The seasons of the Christian calendar can help us explore our ancestry. They set a context for Jesus’ invitation to join him in his work. In sum, the church calendar tells the story of Jesus’ life, narrates some of the most important episodes in his ministry, and in that way help us to find our way into his way. We are invited to align our lives with his life and to find our purpose in the story of God’s way with the world.
So far: Advent: the four weeks prior to Christmas day, when God’s promises gestate. We remember Jesus in Mary’s womb. We await his birth, and the appearing and experience of God’s salvation and joy.
Joy, says Eugene Peterson, is always a communal matter, never something we feel in isolation from brothers and sisters. Joy comes to us, to or church, to the world, to all people, as we experience and ponder the grace and mercy of God.
The first Sunday of Advent is the Christian Calendar’s New Year’s Day.
After Advent comes Christmas—which is both a Day and a Season.
On December 25, we sing in celebration of the Light born into the darkness.
But that day’s celebration is but the first of the Christmas season: the Twelve Days of Christmas. For Twelve Day we are to praise God’s mercy and grace…
Sadly, most of us quit celebrating “grace” far too soon—in favor of resolutions and work (the secular New Year falls on the 8 th day of Christmas)—which cannot save us. It is an irony how, so quickly after beginning with the Spirit, we end with the flesh.
Then comes Epiphany, only the first of the caledar’s awkwardly named seasons. On January 6 we celebrate “Epiphany, proper,” the 13 th day after Christmas. We remember how the Magi brought gold and other gifts to
Jesus; and how Herod brought the sword and the shedding of innocent blood.

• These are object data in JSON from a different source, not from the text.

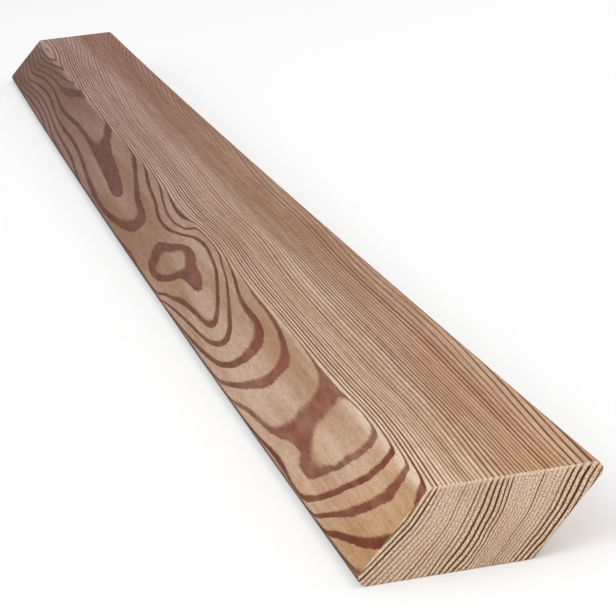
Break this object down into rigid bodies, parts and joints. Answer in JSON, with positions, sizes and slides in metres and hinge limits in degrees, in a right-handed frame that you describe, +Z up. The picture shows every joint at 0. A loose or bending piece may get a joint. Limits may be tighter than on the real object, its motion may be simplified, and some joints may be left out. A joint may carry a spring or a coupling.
{
  "type": "timber plank",
  "caption": "Planed larch plank with a rhombus section: both long sides bevelled at 45 degrees the same way, rounded long arrises and square-sawn ends.",
  "frame": {"origin": "middle of the plank's box on the plane of the back, which is the face it lies on", "axes": "+X along the grain, +Y across the plank towards the overhanging edge of the face, +Z up from the back to the face"},
  "size_m": [1, 0.068, 0.024],
  "materials": {
    "larch": "planed, untreated, satin"
  },
  "bodies": {
    "root": {"plank": "larch"}
  },
  "joints": []
}
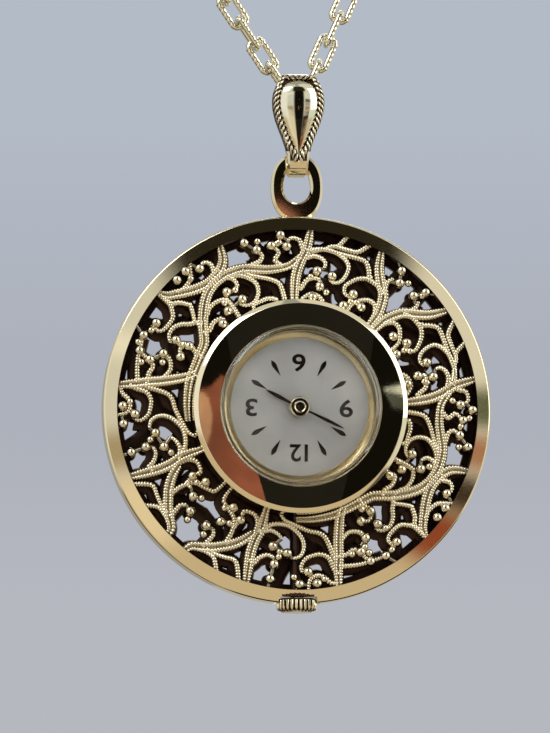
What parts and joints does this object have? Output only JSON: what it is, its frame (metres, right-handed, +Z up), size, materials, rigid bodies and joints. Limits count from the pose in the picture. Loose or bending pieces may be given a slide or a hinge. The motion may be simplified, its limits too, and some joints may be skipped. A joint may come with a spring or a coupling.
{
  "type": "pendant watch",
  "caption": "Round pendant watch with a pierced scrollwork case, raised round bezel and domed crystal, hung by a ring and folded bail from an oval-link chain.",
  "frame": {"origin": "middle of the flat back face of the case", "axes": "+Z up toward the chain, the dial faces -Y, +X to the right of someone who looks at the dial, +Y toward the wearer"},
  "size_m": [0.042, 0.0101, 0.0714],
  "materials": {
    "pale_gold": "polished",
    "antique_gold": "polished with dark recesses",
    "polished_gold": "mirror",
    "back_steel": "brushed",
    "clear_acrylic": "clear gloss",
    "dial_silver": "satin",
    "black_hands": "gloss",
    "plate_brass": "satin",
    "steel": "satin",
    "ruby": "gloss"
  },
  "bodies": {
    "chain_hold": {"chain_held": "pale_gold"},
    "chain": {"chain_left": "pale_gold", "chain_middle": "pale_gold", "chain_right": "pale_gold"},
    "bail": {"bail": "pale_gold"},
    "case": {"case_rim": "pale_gold", "filigree_front": "antique_gold", "filigree_back": "antique_gold", "drum": "polished_gold", "case_back": "back_steel", "crystal": "clear_acrylic", "tension_ring": "polished_gold", "dial": "dial_silver", "stem_tube": "polished_gold", "pendant_loop": "pale_gold", "main_plate": "plate_brass", "barrel_bridge": "plate_brass", "train_bridge": "plate_brass", "balance_cock": "plate_brass", "movement_screws": "steel", "jewels": "ruby"},
    "minutes": {"minute_hand": "black_hands", "cannon_pinion": "steel"},
    "centre": {"centre_wheel": "plate_brass"},
    "hours": {"hour_hand": "black_hands", "hour_wheel": "plate_brass"},
    "motion": {"minute_wheel": "plate_brass"},
    "barrel": {"barrel": "plate_brass", "mainspring": "steel"},
    "third": {"third_wheel": "plate_brass"},
    "fourth": {"fourth_wheel": "plate_brass"},
    "escape": {"escape_wheel": "steel"},
    "pallets": {"pallet_fork": "steel"},
    "balance": {"balance_wheel": "plate_brass", "hairspring": "steel"},
    "winder": {"winding_pinion": "steel"},
    "crown": {"crown": "polished_gold", "winding_stem": "steel"},
    "clutch": {"sliding_pinion": "steel"},
    "crown_wheel": {"crown_wheel": "steel"},
    "ratchet": {"ratchet_wheel": "steel", "barrel_arbor": "steel"},
    "click": {"click": "steel"},
    "setting_lever": {"setting_lever": "steel"},
    "yoke": {"yoke": "steel"}
  },
  "joints": [
    {"name": "chain_swing", "type": "hinge", "parent": "chain_hold", "child": "chain", "pos_m": [-0.00096, -0.004, 0.04549], "axis": [0.9971, 0, 0.0761], "range_deg": [-28, 28]},
    {"name": "bail_swing", "type": "hinge", "parent": "chain", "child": "bail", "pos_m": [0, -0.004, 0.0346], "axis": [1, 0, 0], "range_deg": [-6, 40]},
    {"name": "case_swing", "type": "hinge", "parent": "bail", "child": "case", "pos_m": [0, -0.004, 0.02765], "axis": [1, 0, 0], "range_deg": [-50, 50]},
    {"name": "minute_turn", "type": "hinge", "parent": "case", "child": "minutes", "pos_m": [0, -0.003, 0], "axis": [0, 1, 0], "continuous": true},
    {"name": "hour_turn", "type": "hinge", "parent": "case", "child": "hours", "pos_m": [0, -0.003, 0], "axis": [0, 1, 0], "continuous": true},
    {"name": "motion_turn", "type": "hinge", "parent": "case", "child": "motion", "pos_m": [0.0009, -0.003, 0.00156], "axis": [0, 1, 0], "continuous": true},
    {"name": "centre_turn", "type": "hinge", "parent": "case", "child": "centre", "pos_m": [0, -0.003, 0], "axis": [0, 1, 0], "continuous": true},
    {"name": "barrel_turn", "type": "hinge", "parent": "case", "child": "barrel", "pos_m": [-0.00376, -0.003, -0.00137], "axis": [0, 1, 0], "continuous": true},
    {"name": "third_turn", "type": "hinge", "parent": "case", "child": "third", "pos_m": [-0.0001, -0.003, 0.00292], "axis": [0, 1, 0], "continuous": true},
    {"name": "fourth_turn", "type": "hinge", "parent": "case", "child": "fourth", "pos_m": [0.00213, -0.003, 0.00253], "axis": [0, 1, 0], "continuous": true},
    {"name": "escape_turn", "type": "hinge", "parent": "case", "child": "escape", "pos_m": [0.00426, -0.003, 0.00234], "axis": [0, 1, 0], "continuous": true},
    {"name": "pallet_swing", "type": "hinge", "parent": "case", "child": "pallets", "pos_m": [0.00441, -0.003, 0.00035], "axis": [0, 1, 0], "range_deg": [-5, 5]},
    {"name": "balance_swing", "type": "hinge", "parent": "case", "child": "balance", "pos_m": [0.00461, -0.0025, -0.0024], "axis": [0, 1, 0], "range_deg": [-150, 150], "stiffness_Nm_per_rad": 0.000001},
    {"name": "crown_turn", "type": "hinge", "parent": "case", "child": "winder", "pos_m": [0, -0.004, -0.02], "axis": [0, 0, 1], "continuous": true},
    {"name": "crown_pull", "type": "slide", "parent": "winder", "child": "crown", "axis": [0, 0, -1], "range_m": [0, 0.0008]},
    {"name": "clutch_slide", "type": "slide", "parent": "winder", "child": "clutch", "axis": [0, 0, 1], "range_m": [0, 0.0004]},
    {"name": "crown_wheel_turn", "type": "hinge", "parent": "case", "child": "crown_wheel", "pos_m": [0, -0.003, -0.00435], "axis": [0, 1, 0], "continuous": true},
    {"name": "ratchet_turn", "type": "hinge", "parent": "case", "child": "ratchet", "pos_m": [-0.00376, -0.003, -0.00137], "axis": [0, 1, 0], "continuous": true},
    {"name": "click_tilt", "type": "hinge", "parent": "case", "child": "click", "pos_m": [-0.0044, -0.0012, 0.00229], "axis": [0, 1, 0], "range_deg": [0, 8]},
    {"name": "lever_tilt", "type": "hinge", "parent": "case", "child": "setting_lever", "pos_m": [0.0031, -0.0047, -0.0067], "axis": [0, 1, 0], "range_deg": [0, 10]},
    {"name": "yoke_tilt", "type": "hinge", "parent": "case", "child": "yoke", "pos_m": [0.0032, -0.0047, -0.0032], "axis": [0, 1, 0], "range_deg": [0, 6]}
  ],
  "couplings": [
    {"joint": "hour_turn", "follows": "minute_turn", "ratio": 0.083333},
    {"joint": "motion_turn", "follows": "minute_turn", "ratio": -0.33333},
    {"joint": "fourth_turn", "follows": "escape_turn", "ratio": -0.125},
    {"joint": "third_turn", "follows": "escape_turn", "ratio": 0.016667},
    {"joint": "centre_turn", "follows": "escape_turn", "ratio": -0.0020833},
    {"joint": "barrel_turn", "follows": "escape_turn", "ratio": 0.00029762},
    {"joint": "crown_wheel_turn", "follows": "crown_turn", "ratio": -0.66667},
    {"joint": "ratchet_turn", "follows": "crown_turn", "ratio": 0.4},
    {"joint": "clutch_slide", "follows": "crown_pull", "ratio": 0.5},
    {"joint": "lever_tilt", "follows": "crown_pull", "rad_per_m": 218.17},
    {"joint": "yoke_tilt", "follows": "crown_pull", "rad_per_m": 130.9}
  ]
}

If Christmas tells us that Jesus was born king of the Jews, Epiphany reminds us that Jesus is also Savior of the world. The Magi were but the first non- Jews to recognize the significance of Jesus’ coming. Herod was but the first narcissistic madman to violently oppose him and his proclamation of peace.
The season of Epiphany tells some of the many ways in which Jesus’ ministry as Savior of the world is recognized by those he came to seek and save.
On the second Sunday of the season of Epiphany, every year, we tell the story of Jesus’ baptism. We remember how Jesus came from Nazareth, 90 miles to the north, on foot; how he found his cousin John in the wilderness, and the crowds who flocked to him.
John was preaching hellfire, damnation and warning the crowds of the coming judgment of God. John demanded not just contrition but conversion, and real, good works, as evidence of that conversion. And John offered baptism to those who were confessed, repented, and desired a new life and purpose.
Curiously, Jesus—who did not himself need what John the Baptist was offering—came to the river to take his place with those who did. Jesus took his place with them, and with us—he really is Emmanuel—so that that we can take our place with him, and with others. He still does.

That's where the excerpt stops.